When a direct mortgage assumption is not feasible, several alternative methods allow for transferring homeownership to a family member. These approaches involve different financial and legal implications, often requiring new financing arrangements.
One method is a gift of equity, where a homeowner sells their property to a family member for less than its market value. The difference between the market value and the sale price is considered a gift from the seller to the buyer. This gift can significantly reduce the amount the family member needs to borrow for a new mortgage or serve as part of the down payment. Lenders recognize gifts of equity for down payment purposes.
A standard sale to a family member with new financing is another approach. The family member obtains their own new mortgage to purchase the property from the current owner. This is often the most straightforward option when direct mortgage assumption is not possible. The family member must qualify for the new loan based on their financial standing.
A quitclaim deed transfers property ownership but not mortgage liability. The original borrower remains responsible for mortgage payments even after conveying the property. Transferring the deed without addressing the mortgage can still trigger the due-on-sale clause if the transfer does not fall under a Garn-St. Germain exception. This method carries risks for the original borrower, as their credit can be impacted if the new owner fails to make payments.
Owner financing is another alternative, where the current homeowner acts as the lender to the family member. The family member makes payments directly to the seller rather than a traditional mortgage lender. This arrangement is less common for properties with existing mortgages unless the original mortgage is paid off. It can be structured as a “wraparound mortgage” where the buyer’s payments cover the seller’s existing mortgage. Such arrangements often involve the seller charging a higher interest rate on the wraparound loan.
Regardless of the transfer method chosen, several steps and financial consequences must be addressed. Securing lender approval is a primary step, whether for a mortgage assumption or new financing. The new borrower will need to qualify financially, meaning their credit score, income, and debt-to-income ratio will be assessed.
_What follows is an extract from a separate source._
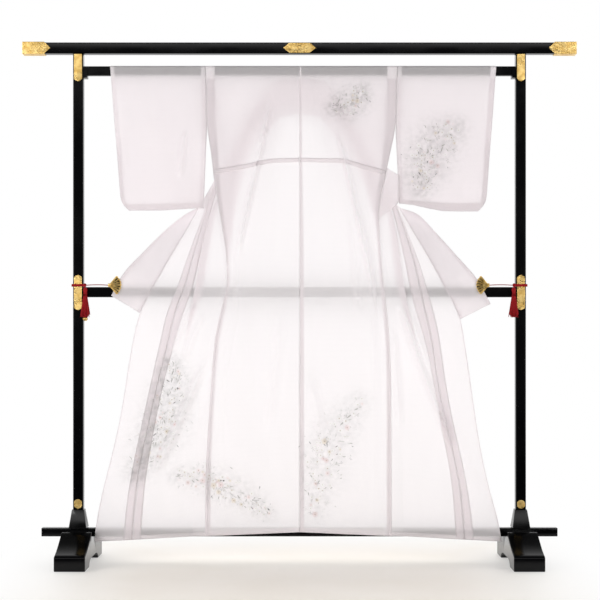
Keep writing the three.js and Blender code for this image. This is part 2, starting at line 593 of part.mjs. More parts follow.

Required documentation for any property transfer and mortgage application includes financial statements, tax returns, and proof of income. A property appraisal and a title search are necessary to determine the property’s value and ensure a clear title.
Tax considerations are significant for both the transferor and transferee. If a property is transferred for less than its fair market value, it may be considered a gift, potentially triggering gift tax implications. For 2024, the annual gift tax exclusion is $18,000 per recipient. The lifetime gift and estate tax exemption for an individual is $13.61 million in 2024, increasing to $13.99 million in 2025. Gifts exceeding the annual exclusion reduce this lifetime exemption.
Capital gains tax may apply if the property is sold for a gain. If the property was a primary residence, sellers may exclude up to $250,000 of gain for single filers or $500,000 for married couples filing jointly. This exclusion applies if they meet ownership and use tests, meaning they lived in the home for at least two of the last five years. A change in ownership can also trigger a property tax reassessment, which could lead to an increase in property taxes.
Closing costs and fees are part of property transfers. These range from 2% to 5% of the total loan amount for buyers. Common costs include appraisal fees, title insurance, recording fees, attorney fees, and loan origination fees. Seller closing costs can range from 6% to 10% of the sale price, often including real estate commissions.
The impact on the original borrower’s liability is important. Even after a property transfer, the original borrower may remain liable for the mortgage unless formally released by the lender. This process is often called novation or release of liability. Novation completely replaces the original contract, transferring both rights and responsibilities to the new borrower, but it requires lender consent. Without a formal release, if the new owner defaults on payments, the original borrower’s credit report could be affected.